Haas’ interest in Stein, the experimental American writer and poet, dated to his years as an undergraduate student at UC Berkeley. They started corresponding and finally met in 1946, shortly before her death in France at age 72.


Haas “was one of the young men who sought out Gertrude Stein as a mentor and was rewarded with years of encouragement and friendship and who, in turn, devoted a measure of his academic life to bolstering Stein’s reputation,” Timothy Young, curator of Rare Books and Manuscripts at Yale University’s Beinecke Rare Book and Manuscript Library, told The Times in an e-mail. Young cataloged Stein’s papers at Yale.
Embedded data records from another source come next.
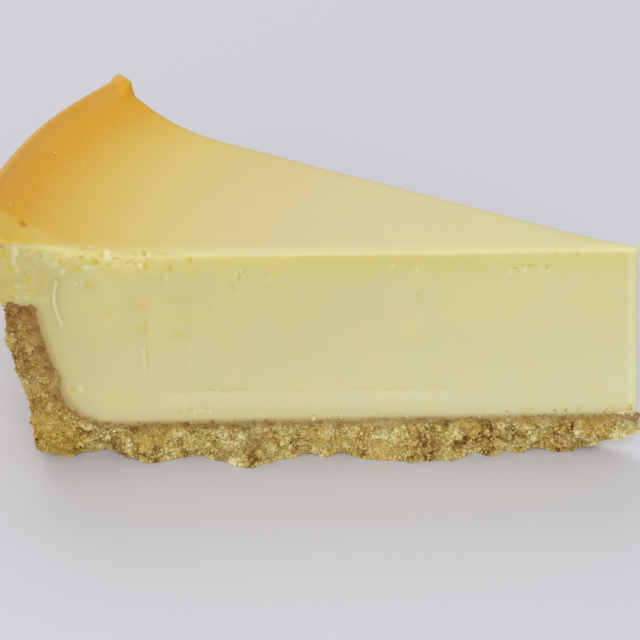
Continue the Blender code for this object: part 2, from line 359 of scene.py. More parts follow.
def cut_slice(obj):
    """Two leaning cuts leave the slice, and two more blunt its tip."""
    for side in (-1, 1):
        knife_cut(obj, *cut_face_plane(side))
    lean = math.atan2(TIP_LEAN, FILLING_HEIGHT)
    blunt = AXIS + Vector((-CUT_MISS - TIP_BLUNT, 0, FILLING_HEIGHT))
    knife_cut(obj, blunt, (math.cos(lean), 0, math.sin(lean)))
    chip = blunt + Vector((-TIP_CHIP, -(TIP_BLUNT + TIP_CHIP) * math.tan(HALF_ANGLE), 0))
    knife_cut(obj, chip, (math.cos(lean) * 0.75, -0.66, math.sin(lean) * 0.75))


def vertex_places(obj):
    places = np.empty(len(obj.data.vertices) * 3)
    obj.data.vertices.foreach_get("co", places)
    return places.reshape(-1, 3)


def vertex_normals(obj):
    normals = np.empty(len(obj.data.vertices) * 3)
    obj.data.vertices.foreach_get("normal", normals)
    return normals.reshape(-1, 3)


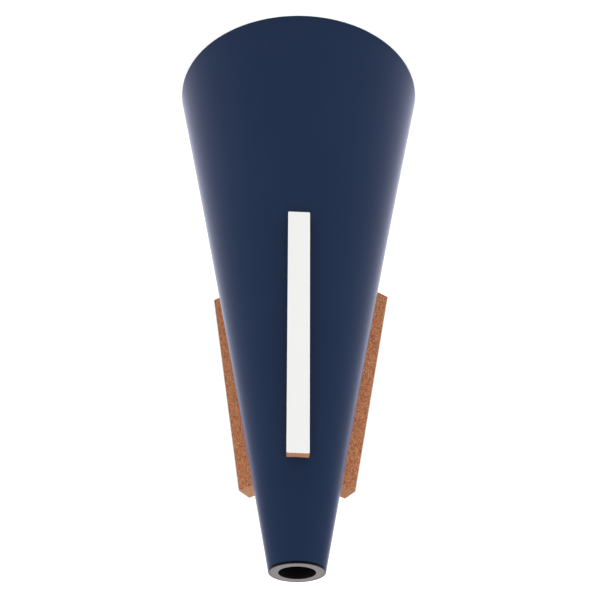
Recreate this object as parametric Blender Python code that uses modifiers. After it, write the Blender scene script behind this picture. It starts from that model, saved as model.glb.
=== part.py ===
"""Tuba straight mute: a lacquered hard-fibre cone with a thick ring in its neck and a disc let into its
wide end, and three felt-faced cork blocks that hold it in the bell. It stands on its wide rim, with the
origin at the rim's centre, +Z along the axis to the neck and the front block at -Y. Metres throughout."""

import math

import bmesh
import bpy

# Driving dimensions. A station is a distance down the axis from the neck's face.
LENGTH = 0.600
NECK_RADIUS = 0.02785
RIM_RADIUS = 0.1442
WALL_SAG = 0.00155  # how far the wall lies inside a straight cone at mid length, which flares the rim
WALL = 0.003
GAP = 0.0003  # clearance between glued neighbours

EDGE_RADIUS = 0.0008
EDGE_STEPS = 3
WALL_SPANS = 14
TURN_STEPS = 72

NECK_BORE_RADIUS = 0.0179
NECK_RING_DEPTH = 0.045
NECK_RING_SPANS = 3

DISC_RECESS = 0.006
DISC_THICKNESS = 0.004
HOOP_HEIGHT = 0.014
HOOP_THICKNESS = 0.006

BLOCK_WIDTH = 0.0226
FACING_THICKNESS = 0.0012
CUTTER_OVERSHOOT = 0.010

# Each cork block was fitted by hand: its bearing about the axis from +X, then the station and the cork's
# height over the cone at the outer corner of its neck end and of its rim end.
BLOCKS = {
    "front": (-90.5, (0.0968, 0.0157), (0.3500, 0.0128)),
    "left": (152.5, (0.0912, 0.0155), (0.3409, 0.0176)),
    "right": (27.9, (0.0921, 0.0162), (0.3340, 0.0113)),
}

# Base colour (linear), roughness
NAVY_LACQUER = ((0.018, 0.030, 0.070, 1.0), 0.45)
GREY_FIBRE = ((0.24, 0.22, 0.22, 1.0), 0.60)
PLYWOOD = ((0.48, 0.33, 0.19, 1.0), 0.70)
CORK = ((0.36, 0.16, 0.085, 1.0), 0.85)
WHITE_FELT = ((0.88, 0.88, 0.87, 1.0), 0.95)


def cone_radius(station):
    """The cone's outer radius at a station: a straight taper drawn in by a shallow parabola."""
    share = station / LENGTH
    straight = NECK_RADIUS + (RIM_RADIUS - NECK_RADIUS) * share
    return straight - 4 * WALL_SAG * share * (1 - share)


def outer_radius(height):
    return cone_radius(LENGTH - height)


def inner_radius(height):
    return outer_radius(height) - WALL


def clear_collections():
    for obj in list(bpy.data.objects):
        bpy.data.objects.remove(obj, do_unlink=True)
    parts = bpy.data.collections.new("tuba_straight_mute")
    cutters = bpy.data.collections.new("cutters")
    bpy.context.scene.collection.children.link(parts)
    bpy.context.scene.collection.children.link(cutters)
    return parts, cutters


def material(name, finish):
    colour, roughness = finish
    made = bpy.data.materials.new(name)
    made.use_nodes = True
    shader = made.node_tree.nodes["Principled BSDF"]
    shader.inputs["Base Color"].default_value = colour
    shader.inputs["Roughness"].default_value = roughness
    shader.inputs["Metallic"].default_value = 0.0
    made.diffuse_color = colour
    return made


def spaced(start, end, spans):
    return [start + (end - start) * i / spans for i in range(spans + 1)]


def corner(x, z, quarter, radius=EDGE_RADIUS):
    """The points of a rounded corner at (x, z), for a profile that runs clockwise seen from -Y. Quarter 0
    turns from the top face to the outer wall, 1 on to the bottom face, 2 to the inner wall, 3 to the top."""
    side = 1 if quarter in (0, 1) else -1
    end = 1 if quarter in (0, 3) else -1
    centre_x = x - side * radius
    centre_z = z - end * radius
    start = math.pi / 2 * (1 - quarter)
    angles = spaced(start, start - math.pi / 2, EDGE_STEPS)
    return [(centre_x + radius * math.cos(a), centre_z + radius * math.sin(a)) for a in angles]


def turned(name, profile, collection, steps=TURN_STEPS):
    """A solid of revolution about Z, from a (radius, height) profile that runs down its outer side. It
    closes on itself, or else starts and ends on the axis."""
    mesh = bpy.data.meshes.new(name)
    edges = [(i, i + 1) for i in range(len(profile) - 1)]
    if profile[0][0] > 0.0:
        edges.append((len(profile) - 1, 0))
    mesh.from_pydata([(x, 0.0, z) for x, z in profile], edges, [])
    obj = bpy.data.objects.new(name, mesh)
    collection.objects.link(obj)
    screw = obj.modifiers.new("Turn", "SCREW")
    screw.axis = "Z"
    screw.angle = 2 * math.pi
    screw.steps = steps
    screw.render_steps = steps
    screw.use_merge_vertices = True
    screw.merge_threshold = 0.00001
    screw.use_smooth_shade = True
    return obj


def wall_heights(top, bottom, spans):
    return spaced(top, bottom, spans)[1:-1]


def cone_shell(collection):
    """The wound cone, open at both ends."""
    heights = wall_heights(LENGTH, 0.0, WALL_SPANS)
    profile = corner(outer_radius(LENGTH), LENGTH, 0)
    profile += [(outer_radius(z), z) for z in heights]
    profile += corner(outer_radius(0.0), 0.0, 1)
    profile += corner(inner_radius(0.0), 0.0, 2)
    profile += [(inner_radius(z), z) for z in reversed(heights)]
    profile += corner(inner_radius(LENGTH), LENGTH, 3, radius=EDGE_RADIUS / 4)
    return turned("cone_shell", profile, collection)


def neck_ring(collection):
    """The thick ring glued inside the neck, its outside tapered to the cone's inner wall."""
    bottom = LENGTH - NECK_RING_DEPTH
    top_outer = inner_radius(LENGTH) - GAP
    bottom_outer = inner_radius(bottom) - GAP
    heights = wall_heights(LENGTH, bottom, NECK_RING_SPANS)
    profile = corner(top_outer, LENGTH, 0, radius=EDGE_RADIUS / 4)
    profile += [(inner_radius(z) - GAP, z) for z in heights]
    profile += [(bottom_outer, bottom), (NECK_BORE_RADIUS, bottom)]
    profile += corner(NECK_BORE_RADIUS, LENGTH, 3)
    return turned("neck_ring", profile, collection)


def base_disc(collection):
    """The disc that closes the wide end, pushed into the taper from below and sitting inside the rim."""
    bottom = DISC_RECESS
    top = DISC_RECESS + DISC_THICKNESS
    profile = [
        (0.0, top),
        (inner_radius(top) - GAP, top),
        (inner_radius(bottom) - GAP, bottom),
        (0.0, bottom),
    ]
    return turned("base_disc", profile, collection)


def base_hoop(collection):
    """The bent hoop glued round the inside of the cone, which the disc is glued against."""
    bottom = DISC_RECESS + DISC_THICKNESS + GAP
    top = bottom + HOOP_HEIGHT
    profile = [
        (inner_radius(top) - GAP, top),
        (inner_radius(bottom) - GAP, bottom),
        (inner_radius(bottom) - GAP - HOOP_THICKNESS, bottom),
        (inner_radius(top) - GAP - HOOP_THICKNESS, top),
    ]
    return turned("base_hoop", profile, collection)


def cone_cutter(collection):
    """The cone grown by the glue gap, which gives each cork block its hollowed seat."""
    heights = spaced(LENGTH, 0.0, WALL_SPANS)
    profile = [(0.0, LENGTH)]
    profile += [(outer_radius(z) + GAP, z) for z in heights]
    profile += [(0.0, 0.0)]
    cutter = turned("cone_cutter", profile, collection)
    cutter.hide_render = True
    cutter.display_type = "WIRE"
    return cutter


def slab(name, collection, length, thickness, corners, lift):
    """A box whose outer face lies over the two (radius, height) corners, lift beyond the line that joins
    them, with its ends square to that line. Its origin is at the middle of the outer face."""
    bearing, neck_corner, rim_corner = corners
    tilt = math.atan2(rim_corner[0] - neck_corner[0], neck_corner[1] - rim_corner[1])
    radius = (neck_corner[0] + rim_corner[0]) / 2 + lift * math.cos(tilt)
    height = (neck_corner[1] + rim_corner[1]) / 2 + lift * math.sin(tilt)
    cage = bmesh.new()
    bmesh.ops.create_cube(cage, size=1.0)
    bmesh.ops.scale(cage, vec=(thickness, BLOCK_WIDTH, length), verts=cage.verts)
    bmesh.ops.translate(cage, vec=(-thickness / 2, 0.0, 0.0), verts=cage.verts)
    mesh = bpy.data.meshes.new(name)
    cage.to_mesh(mesh)
    cage.free()
    obj = bpy.data.objects.new(name, mesh)
    collection.objects.link(obj)
    turn = math.radians(bearing)
    obj.location = (radius * math.cos(turn), radius * math.sin(turn), height)
    obj.rotation_euler = (0.0, -tilt, turn)
    return obj


def block_corners(place):
    bearing, *ends = place
    return (bearing, *[(cone_radius(station) + rise, LENGTH - station) for station, rise in ends])


def cork_block(side, place, cutter, collection):
    """A rough block of cork that reaches into the cone, hollowed underneath to sit on it."""
    corners = block_corners(place)
    depth = max(rise for _, rise in place[1:]) + CUTTER_OVERSHOOT
    block = slab("cork_" + side, collection, math.dist(*corners[1:]), depth, corners, 0.0)
    seat = block.modifiers.new("Seat", "BOOLEAN")
    seat.operation = "DIFFERENCE"
    seat.solver = "EXACT"
    seat.object = cutter
    return block


def felt_facing(side, place, collection):
    """The thin felt glued over the cork's whole outer face, which bears on the bell."""
    corners = block_corners(place)
    lift = GAP + FACING_THICKNESS
    return slab("felt_" + side, collection, math.dist(*corners[1:]), FACING_THICKNESS, corners, lift)


def main():
    parts, cutters = clear_collections()
    fibre = [cone_shell(parts), neck_ring(parts), base_disc(parts), base_hoop(parts)]
    finishes = [NAVY_LACQUER, GREY_FIBRE, NAVY_LACQUER, PLYWOOD]
    cutter = cone_cutter(cutters)
    corks = [cork_block(side, place, cutter, parts) for side, place in BLOCKS.items()]
    felts = [felt_facing(side, place, parts) for side, place in BLOCKS.items()]
    finishes += [CORK] * len(corks) + [WHITE_FELT] * len(felts)
    for obj, finish in zip(fibre + corks + felts, finishes):
        obj.data.materials.append(material(obj.name + "_finish", finish))


main()
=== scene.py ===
import math

import bmesh
import bpy
from mathutils import Matrix, Vector


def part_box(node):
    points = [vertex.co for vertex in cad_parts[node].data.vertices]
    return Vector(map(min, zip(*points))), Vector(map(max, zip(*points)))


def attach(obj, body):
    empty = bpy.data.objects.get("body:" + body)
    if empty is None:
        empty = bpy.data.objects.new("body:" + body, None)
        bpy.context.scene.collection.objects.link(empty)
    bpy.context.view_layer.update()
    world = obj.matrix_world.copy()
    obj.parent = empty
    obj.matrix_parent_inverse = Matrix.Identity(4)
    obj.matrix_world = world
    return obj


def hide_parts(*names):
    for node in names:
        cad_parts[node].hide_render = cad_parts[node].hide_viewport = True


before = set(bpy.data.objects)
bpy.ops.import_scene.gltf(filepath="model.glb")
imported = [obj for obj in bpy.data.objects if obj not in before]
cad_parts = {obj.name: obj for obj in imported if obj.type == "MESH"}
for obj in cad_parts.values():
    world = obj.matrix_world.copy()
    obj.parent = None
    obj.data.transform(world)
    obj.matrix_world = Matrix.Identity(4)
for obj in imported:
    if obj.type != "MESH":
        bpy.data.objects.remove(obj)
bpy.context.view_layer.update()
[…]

“My dad was a very complex guy,” Peter Haas said. “He was kind of a little avant-garde, and Gertrude Stein was certainly an avant-garde poet.”

Among his books about Stein was “A Primer for the Gradual Understanding of Gertrude Stein,” published in 1971, in which he is credited as editor.

Jan Doane, an English professor at St. Mary’s College of California in Moraga who wrote a 1986 book “Silence and Narrative: The Early Novels of Gertrude Stein,” said Haas “really has an acute sense of her as a writer.... I think he understood her aesthetic goals.”

Stein, whose Paris home became a salon for writers and artists, was a collector of works by Cubist and other modern artists such as Pablo Picasso. She tried to write as Cubists painted, experimenting with sentence structure and grammar, using fragments and repetitions such as “Rose is a rose is a rose is a rose.”

Haas was born Jan. 20, 1916, in Santa Cruz. He graduated with a bachelor’s degree in English from UC Berkeley in 1938, a master’s in English from the University of Chicago and a doctorate in education from Stanford.


He joined the UCLA faculty in 1949 and was the founding director of the school’s arts and humanities extension division. Peter Haas said the program was envisioned as a way for teachers to broaden their skills with additional courses on a variety of subjects. Haas stayed with the program until his retirement in the late 1970s.

Haas also wrote a 1976 biography of pioneering photographer Eadweard Muybridge, “Muybridge: Man in Motion,” and edited “William Grant Still and the Fusion of Cultures in American Music,” a 1972 book about an African American composer and conductor.

Hass is also survived by another son, Robin, and longtime partner Ia Wech. His first wife, Louise Krause Haas, died in 1982, and a second marriage ended in divorce.